[START OF Recorded information]

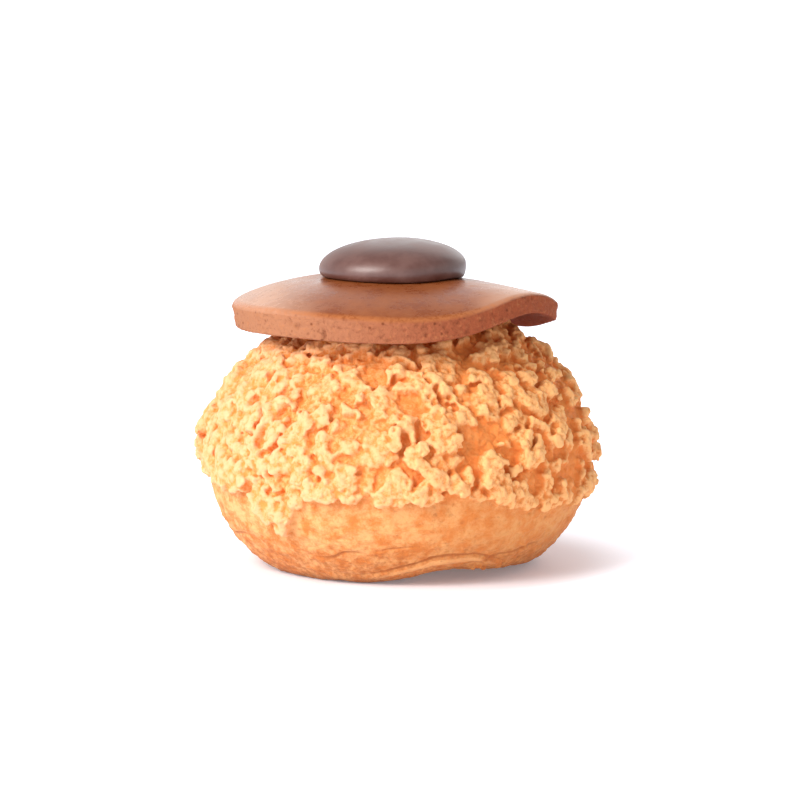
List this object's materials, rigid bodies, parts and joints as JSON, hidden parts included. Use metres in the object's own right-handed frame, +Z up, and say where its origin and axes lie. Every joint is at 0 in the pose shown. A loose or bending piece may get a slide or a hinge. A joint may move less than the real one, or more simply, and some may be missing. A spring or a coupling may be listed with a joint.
{
  "type": "cream puff",
  "caption": "Round choux bun with a cracked sugar crust, under a draped disc of milk chocolate paste and a dark chocolate drop; rests on its flat underside.",
  "frame": {"origin": "middle of the bun's flat underside, on the surface that the puff stands on", "axes": "+Z up through the chocolate drop, -Y towards the side that shows best, +X to the right seen from there"},
  "size_m": [0.0498, 0.0508, 0.0405],
  "materials": {
    "crust": "dry baked choux and sugar crust, matte",
    "milk_chocolate": "milk chocolate paste, dull sheen on top, crumbly cut edge",
    "dark_chocolate": "dark chocolate, satin"
  },
  "bodies": {
    "root": {"bun": "crust", "chocolate_disc": "milk_chocolate", "chocolate_drop": "dark_chocolate"}
  },
  "joints": []
}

[END OF Recorded information]

Written instruction – Give the material above again, word for word.

Exercise answer –
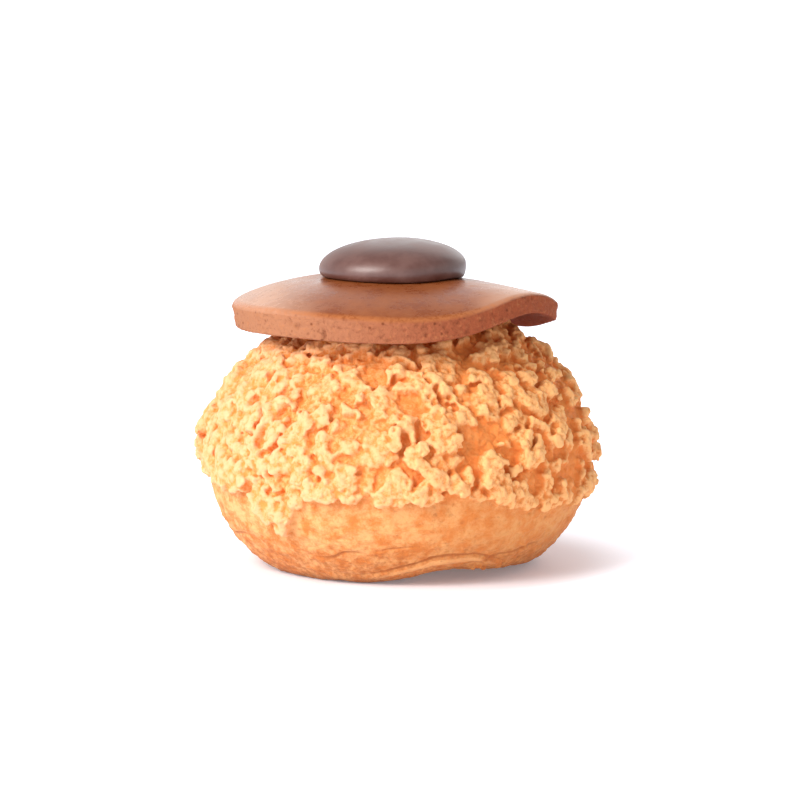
List this object's materials, rigid bodies, parts and joints as JSON, hidden parts included. Use metres in the object's own right-handed frame, +Z up, and say where its origin and axes lie. Every joint is at 0 in the pose shown. A loose or bending piece may get a slide or a hinge. A joint may move less than the real one, or more simply, and some may be missing. A spring or a coupling may be listed with a joint.
{
  "type": "cream puff",
  "caption": "Round choux bun with a cracked sugar crust, under a draped disc of milk chocolate paste and a dark chocolate drop; rests on its flat underside.",
  "frame": {"origin": "middle of the bun's flat underside, on the surface that the puff stands on", "axes": "+Z up through the chocolate drop, -Y towards the side that shows best, +X to the right seen from there"},
  "size_m": [0.0498, 0.0508, 0.0405],
  "materials": {
    "crust": "dry baked choux and sugar crust, matte",
    "milk_chocolate": "milk chocolate paste, dull sheen on top, crumbly cut edge",
    "dark_chocolate": "dark chocolate, satin"
  },
  "bodies": {
    "root": {"bun": "crust", "chocolate_disc": "milk_chocolate", "chocolate_drop": "dark_chocolate"}
  },
  "joints": []
}